My First Homemade Basque Cheesecake Attempt
A personal baking diary about a first homemade Basque cheesecake, with cream cheese, whipping cream, eggs, lemon juice, sugar, parchment mishaps, Daiso packaging, a cracked cake, and a creamy final taste.
Homemade Basque Cheesecake

I did not know my first post would be about baking. I had baked scones sometimes, but this was my first cake, so I wanted to record it. I am a little tired of Instagram now. Anyway, start.

Ingredients Cream cheese Whipping cream Eggs, lemon juice, sugar

The road to failure started with the parchment paper. I stuck the parchment on carefully with butter and then tried to add the cream cheese. When I opened it, it turned out to be the kind you have to unwrap one by one. First mental breakdown. Why did I buy something like that and make myself unwrap every piece? I got annoyed from the start while opening them.



You can see why it was annoying, right?

Still, I worked hard to finish the batter, strained it, and carefully put it in the air fryer. Then I realized I was not going to eat all of it myself and should give it to someone. I started looking for packaging, but the pretty pulp lunch boxes were sold in packs of 50. So I headed straight to Daiso.

My cute dog slippers. These days they are essential for stepping outside: taking out recycling, walking Chorong, anytime. My shopping mate today was my younger sibling Choraeng.


After checking two large marts and finding nothing, Daiso appeared. The little one has gotten fluffy lately and is explosively cute.

They did not have exactly the lunch box I wanted, but I decided this one would be fine with cute parchment paper inside. The size was roomy, and since I was giving it to people around me, I was reasonably satisfied.

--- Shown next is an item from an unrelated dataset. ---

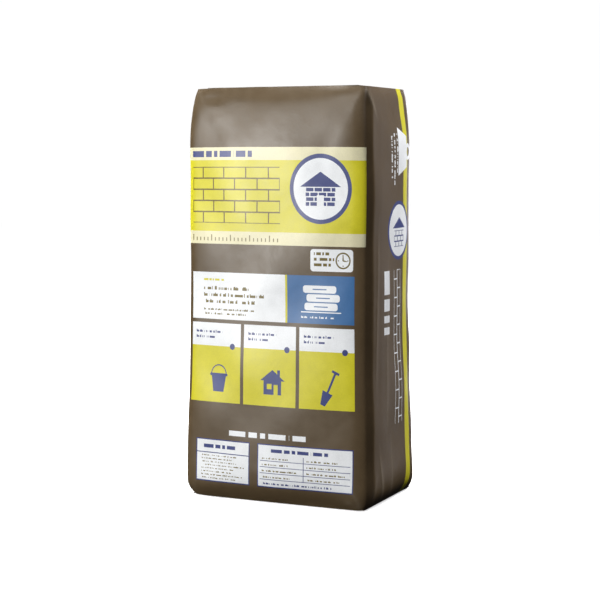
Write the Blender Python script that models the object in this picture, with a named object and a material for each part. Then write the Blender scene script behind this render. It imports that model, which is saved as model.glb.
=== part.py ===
"""A filled 25 kg cement bag, standing on its pasted bottom.

The bag is a block-bottom paper valve sack: a tube folded flat and pasted at both ends, with a cover
sheet over each pasted end and a flattened paper sleeve as the filling valve in the top end.
Metres, +Z up. The front looks along -Y, and the origin is on the ground under the middle of the bag.
"""

import math

import bmesh
import bpy

# The filled bag's largest outside sizes.
BAG_WIDTH = 0.276
BAG_DEPTH = 0.174
BAG_HEIGHT = 0.535

# The powder settles, so the bag is fullest near the ground and slimmer above that.
FULLEST_HEIGHT = 0.036
SLIM_HEIGHT = 0.272
SLIM_WIDTH = 0.0044
SLIM_DEPTH = 0.0050

# The walls draw in towards each flat end: by these amounts in width and depth, over this much height.
BOTTOM_ROLL_HEIGHT = 0.048
BOTTOM_INSET_WIDTH = 0.0135
BOTTOM_INSET_DEPTH = 0.0080
TOP_ROLL_HEIGHT = 0.080
TOP_INSET_WIDTH = 0.0095
TOP_INSET_DEPTH = 0.0118
TOP_TAPER_POWER = 1.6
TOP_EDGE_RADIUS = 0.0025

# Squareness of the plan outline: 2 is an ellipse, and a large number is a rectangle.
BODY_SQUARENESS = 9.0
END_SQUARENESS = 16.0

# The faces bulge: the share of the bag's depth, and of its width, that is lost towards the corners.
FRONT_CROWN = 0.05
SIDE_CROWN = 0.02

# Cover sheets over the pasted ends, with the paste line as a gap under each.
# Each sheet is length, width and thickness.
COVER_THICKNESS = 0.0005
TOP_COVER = (0.212, 0.114, COVER_THICKNESS)
BOTTOM_COVER = (0.224, 0.130, COVER_THICKNESS)
COVER_CORNER = 0.004
PASTE_GAP = 0.0003

# The flattened valve sleeve, let into the top at the left-hand end and partly under the cover sheet.
# Its open end stops a little short of the edge.
SLEEVE = (0.072, 0.096, 0.0006)
SLEEVE_CORNER = 0.001
SLEEVE_SETBACK = 0.003
POCKET_PAST_EDGE = 0.010

# How finely the skin is drawn, and the angle past which its shading shows a fold.
SEGMENTS_PER_SIDE = 16
BODY_RINGS = 14
ROLL_RINGS = 7
EDGE_RINGS = 3
FOLD_ANGLE = math.radians(50)

SACK_BASE = COVER_THICKNESS + PASTE_GAP
SACK_TOP = BAG_HEIGHT - COVER_THICKNESS - PASTE_GAP


def clear_scene():
    for thing in list(bpy.data.objects):
        bpy.data.objects.remove(thing, do_unlink=True)


def paper(name, colour, roughness):
    """A Principled material with one colour, for a kind of paper."""
    material = bpy.data.materials.new(name)
    material.use_nodes = True
    shader = material.node_tree.nodes["Principled BSDF"]
    shader.inputs["Base Color"].default_value = (*colour, 1.0)
    shader.inputs["Roughness"].default_value = roughness
    shader.inputs["Metallic"].default_value = 0.0
    return material


def add_object(name, mesh, material):
    thing = bpy.data.objects.new(name, mesh)
    bpy.context.scene.collection.objects.link(thing)
    mesh.materials.append(material)
    return thing


def smooth_step(share):
    share = min(1.0, max(0.0, share))
    return share * share * (3.0 - 2.0 * share)


def plan_outline(half_width, half_depth, squareness):
    """Points of a rounded rectangle with crowned sides, anticlockwise, closer together at its corners."""
    sides = [math.sin(math.pi / 2 * (2 * step / SEGMENTS_PER_SIDE - 1)) for step in range(SEGMENTS_PER_SIDE)]
    square = [(1.0, s) for s in sides]
    square += [(-s, 1.0) for s in sides]
    square += [(-1.0, -s) for s in sides]
    square += [(s, -1.0) for s in sides]
    outline = []
    for across, along in square:
        reach = (abs(across) ** squareness + abs(along) ** squareness) ** (-1.0 / squareness)
        u, v = across * reach, along * reach
        x = half_width * u * (1.0 - SIDE_CROWN * v * v)
        y = half_depth * v * (1.0 - FRONT_CROWN * u * u)
        outline.append((x, y))
    return outline


def wall_at(height):
    """(half width, half depth, squareness) of the bag's wall at a height above the ground."""
    slim = smooth_step((height - FULLEST_HEIGHT) / (SLIM_HEIGHT - FULLEST_HEIGHT))
    below = min(1.0, max(0.0, 1.0 - (height - SACK_BASE) / BOTTOM_ROLL_HEIGHT))
    above = min(1.0, max(0.0, 1.0 - (SACK_TOP - height) / TOP_ROLL_HEIGHT))
    tuck = 1.0 - math.sqrt(1.0 - below * below)
    taper = above ** TOP_TAPER_POWER
    half_width = BAG_WIDTH / 2 - SLIM_WIDTH * slim - BOTTOM_INSET_WIDTH * tuck - TOP_INSET_WIDTH * taper
    half_depth = BAG_DEPTH / 2 - SLIM_DEPTH * slim - BOTTOM_INSET_DEPTH * tuck - TOP_INSET_DEPTH * taper
    squareness = BODY_SQUARENESS + (END_SQUARENESS - BODY_SQUARENESS) * max(below, above) ** 2
    return half_width, half_depth, squareness


def ring_heights():
    """Heights of the wall's rings: close together where the wall curves, and even along the body."""
    bottom = [
        SACK_BASE + BOTTOM_ROLL_HEIGHT * (1.0 - math.cos(math.pi / 2 * step / ROLL_RINGS))
        for step in range(ROLL_RINGS)
    ]
    body_low = SACK_BASE + BOTTOM_ROLL_HEIGHT
    body_high = SACK_TOP - TOP_ROLL_HEIGHT
    body = [body_low + (body_high - body_low) * step / BODY_RINGS for step in range(BODY_RINGS)]
    edge_low = SACK_TOP - TOP_EDGE_RADIUS
    top = [body_high + (edge_low - body_high) * step / ROLL_RINGS for step in range(ROLL_RINGS + 1)]
    return bottom + body + top


def sack_mesh():
    """The filled sack as one closed skin: lofted walls, a turned-in top edge and two flat ends."""
    outlines = [(height, plan_outline(*wall_at(height))) for height in ring_heights()]
    half_width, half_depth, squareness = wall_at(SACK_TOP - TOP_EDGE_RADIUS)
    for step in range(1, EDGE_RINGS + 1):
        turn = math.pi / 2 * step / EDGE_RINGS
        drawn_in = TOP_EDGE_RADIUS * (1.0 - math.cos(turn))
        height = SACK_TOP - TOP_EDGE_RADIUS * (1.0 - math.sin(turn))
        outlines.append((height, plan_outline(half_width - drawn_in, half_depth - drawn_in, squareness)))
    skin = bmesh.new()
    rings = []
    for height, outline in outlines:
        rings.append([skin.verts.new((x, y, height)) for x, y in outline])
    for lower, upper in zip(rings, rings[1:]):
        for corner in range(len(lower)):
            following = (corner + 1) % len(lower)
            skin.faces.new((lower[corner], lower[following], upper[following], upper[corner]))
    skin.faces.new(reversed(rings[0]))
    skin.faces.new(rings[-1])
    mesh = bpy.data.meshes.new("sack")
    skin.to_mesh(mesh)
    skin.free()
    mesh.shade_smooth()
    mesh.set_sharp_from_angle(angle=FOLD_ANGLE)
    return mesh


def add_sheet(name, size, corner, material, location):
    """A flat sheet of paper with its four corners cut off, placed by the middle of its underside."""
    x, y = size[0] / 2, size[1] / 2
    outline = [
        (x, -y + corner), (x, y - corner), (x - corner, y), (-x + corner, y),
        (-x, y - corner), (-x, -y + corner), (-x + corner, -y), (x - corner, -y),
    ]
    sheet = bmesh.new()
    face = sheet.faces.new([sheet.verts.new((px, py, 0.0)) for px, py in outline])
    lifted = bmesh.ops.extrude_face_region(sheet, geom=[face])["geom"]
    raised = [element for element in lifted if isinstance(element, bmesh.types.BMVert)]
    bmesh.ops.translate(sheet, verts=raised, vec=(0.0, 0.0, size[2]))
    bmesh.ops.recalc_face_normals(sheet, faces=sheet.faces)
    mesh = bpy.data.meshes.new(name)
    sheet.to_mesh(mesh)
    sheet.free()
    thing = add_object(name, mesh, material)
    thing.location = location
    return thing


def cut_valve_pocket(sack, sleeve_x):
    """Lets the sleeve into the top of the sack, with the pocket open at the left-hand end."""
    inner_end = sleeve_x + SLEEVE[0] / 2 + PASTE_GAP
    length = SLEEVE[0] + SLEEVE_SETBACK + POCKET_PAST_EDGE
    depth = SLEEVE[2] + PASTE_GAP
    size = (length, SLEEVE[1] + 2 * PASTE_GAP, 2 * depth)
    location = (inner_end - length / 2, 0.0, SACK_TOP - depth)
    cutter = add_sheet("valve_pocket", size, SLEEVE_CORNER, sack.data.materials[0], location)
    cutter.hide_render = True
    cutter.display_type = "WIRE"
    cut = sack.modifiers.new("valve_pocket", "BOOLEAN")
    cut.operation = "DIFFERENCE"
    cut.object = cutter


def build():
    clear_scene()
    printed_paper = paper("printed_sack_paper", (0.148, 0.119, 0.086), 0.42)
    cover_paper = paper("cover_paper", (0.120, 0.095, 0.070), 0.55)
    valve_paper = paper("valve_paper", (0.420, 0.290, 0.170), 0.70)

    sack = add_object("sack", sack_mesh(), printed_paper)

    add_sheet("bottom_cover_sheet", BOTTOM_COVER, COVER_CORNER, cover_paper, (0.0, 0.0, 0.0))
    add_sheet("top_cover_sheet", TOP_COVER, COVER_CORNER, cover_paper, (0.0, 0.0, SACK_TOP + PASTE_GAP))

    flat_end = -wall_at(SACK_TOP)[0] + TOP_EDGE_RADIUS
    sleeve_x = flat_end + SLEEVE_SETBACK + SLEEVE[0] / 2
    add_sheet("valve_sleeve", SLEEVE, SLEEVE_CORNER, valve_paper, (sleeve_x, 0.0, SACK_TOP - SLEEVE[2]))
    cut_valve_pocket(sack, sleeve_x)


build()
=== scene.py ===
"""Looks of a filled 25 kg cement bag, standing upright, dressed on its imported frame.

The bag is a block-bottom paper valve sack. Its paper tube is filled by a cloth simulation, brought to the
frame's outline, creased where such sacks are folded, and printed with a plain generic design. Metres, +Z up.
The printed front faces -Y. Places on the paper are given on the flat sheet: u runs round the tube from the
front's left-hand edge, and v runs up from the bottom edge.
"""
import math
from collections import namedtuple
from contextlib import contextmanager
from functools import partial

import bpy
import numpy as np
from bpy.props import FloatProperty, FloatVectorProperty, IntProperty, PointerProperty
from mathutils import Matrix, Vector


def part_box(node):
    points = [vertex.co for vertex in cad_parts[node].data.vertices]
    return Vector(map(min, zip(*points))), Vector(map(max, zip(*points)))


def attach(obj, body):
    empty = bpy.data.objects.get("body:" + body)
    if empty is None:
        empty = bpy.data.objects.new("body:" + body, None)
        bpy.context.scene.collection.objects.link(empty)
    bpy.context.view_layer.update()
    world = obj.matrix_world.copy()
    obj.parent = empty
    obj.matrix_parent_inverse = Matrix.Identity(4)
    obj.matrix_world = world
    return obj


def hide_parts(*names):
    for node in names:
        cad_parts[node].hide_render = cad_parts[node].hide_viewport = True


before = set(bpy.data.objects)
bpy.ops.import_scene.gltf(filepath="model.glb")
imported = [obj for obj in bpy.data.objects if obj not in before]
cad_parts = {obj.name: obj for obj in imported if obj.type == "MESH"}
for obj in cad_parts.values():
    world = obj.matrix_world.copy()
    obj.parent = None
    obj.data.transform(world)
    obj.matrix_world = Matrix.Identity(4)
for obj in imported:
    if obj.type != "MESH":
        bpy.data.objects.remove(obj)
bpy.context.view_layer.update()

bl_info = {
    "name": "Cement bag",
    "version": (1, 0, 0),
    "blender": (4, 5, 0),
    "location": "View3D > Sidebar > Cement bag",
    "description": "Fills, creases and prints a paper valve sack of cement and lights it",
    "category": "Object",
}

MM = 0.001
# Places closer than this, in metres, are the same.
CLOSE = 1e-5
# The most cuts that one subdivision makes.
MOST_CUTS = 100
# The sharpest bend that is shaded smooth, on the sack and on the pasted sheets.
SACK_SMOOTHING = math.radians(50.0)
SHEET_SMOOTHING = math.radians(40.0)

# How far from each end the walls draw in.
BOTTOM_ROLL = 0.048
TOP_ROLL = 0.080

SACK_LOW, SACK_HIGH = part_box("sack")
SACK_HEIGHT = SACK_HIGH.z - SACK_LOW.z
TOP_SHEET_LOW, TOP_SHEET_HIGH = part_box("top_cover_sheet")
SLEEVE_LOW, SLEEVE_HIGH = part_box("valve_sleeve")


def srgb(code):
    """A linear colour from an sRGB hex code such as #8A7C68."""
    parts = [int(code[at:at + 2], 16) / 255.0 for at in (1, 3, 5)]
    return tuple(part / 12.92 if part <= 0.04045 else ((part + 0.055) / 1.055) ** 2.4 for part in parts)


def length_setting(name, description, default):
    """A length that can be set, in metres."""
    return FloatProperty(name=name, description=description, default=default, unit="LENGTH")


def ink_setting(name, description, code):
    """A colour that can be set, given as its sRGB hex code."""
    return FloatVectorProperty(
        name=name, description=description, subtype="COLOR", size=3, default=srgb(code))


class SackSizes(bpy.types.PropertyGroup):
    """The paper tube and how it is filled and creased."""
    front_width: length_setting("Front panel", "Width of the tube's front and back panels", 0.262)
    side_width: length_setting("Side panel", "Width of the tube's two side panels", 0.153)
    cell: length_setting("Mesh cell", "Size of the cells that the paper is cut into", 0.005)
    end_squareness: FloatProperty(
        name="End squareness", description="How square the two pasted ends are", default=30.0)
    front_crown: FloatProperty(
        name="Front crown", description="Share of its depth that the front loses at its sides", default=0.08)
    pressure: FloatProperty(
        name="Fill pressure", description="How hard the powder pushes the paper out", default=6.0)
    folding: FloatProperty(
        name="Folding", description="Share of the settled folds and bulges kept near the ends",
        default=0.20, subtype="FACTOR")
    body_folding: FloatProperty(
        name="Folding of the body",
        description="The same share half-way up, where powder fills the paper out",
        default=0.10, subtype="FACTOR")
    most_give: length_setting("Most give", "The furthest that the paper may settle", 0.007)
    frames: IntProperty(
        name="Settling time", description="Frames that the filled paper settles for", default=20)
    fold_height: length_setting("Fold height", "How far a pasted corner fold stands proud", 0.0002)
    heel: length_setting("Heel", "How far the front stands proud just above the roll of its bottom", 0.0019)
    shoulder: length_setting("Shoulder", "How far the front stands proud just below its top edge", 0.0012)
    unevenness: length_setting("Unevenness", "How uneven the settled powder leaves the faces", 0.0007)
    rim_sag: length_setting("Rim sag", "How much lower a pasted end is at its corners", 0.0012)
    ply: length_setting("Paper thickness", "Thickness of the folded plies at the ends", 0.0005)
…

When I got home, the cake was nicely baked. Basque cheesecake tastes best when it is beautifully burnt. After letting it mature for about a day, I looked at it and thought it came out really well. I even wondered if I had some talent. Then I tried to remove the cake. I had trusted the advice that the parchment needed to be attached that way or the sides would not bake prettily, so I had worked hard on it. But when it was time to lift the cake out, I realized the problem. To remove it, I needed to grab the parchment and lift it out, but because the side and bottom parchment were separate, only the side parchment slipped out. Second mental breakdown. I could not flip the cheesecake over and tap it out easily. When I panicked and kept asking what to do, my mom said, just scoop it with a spoon. But I had even gone out to buy containers to give it as gifts.

In the end, I flipped it and tapped it out. Does everyone know how much my heart broke? About one-third broke while taking it out. I wanted to cry, but after I placed the pieces on top, they stuck together, which was at least a relief.

You can see the broken part in front, right? Anyway, I finished it, took photos, and tasted a bite. The inside was moist like cream and seriously delicious. I gave it to people around me, and I was grateful that everyone said it tasted good.
What should I try baking next?


The last shot is my little one wanting the cake.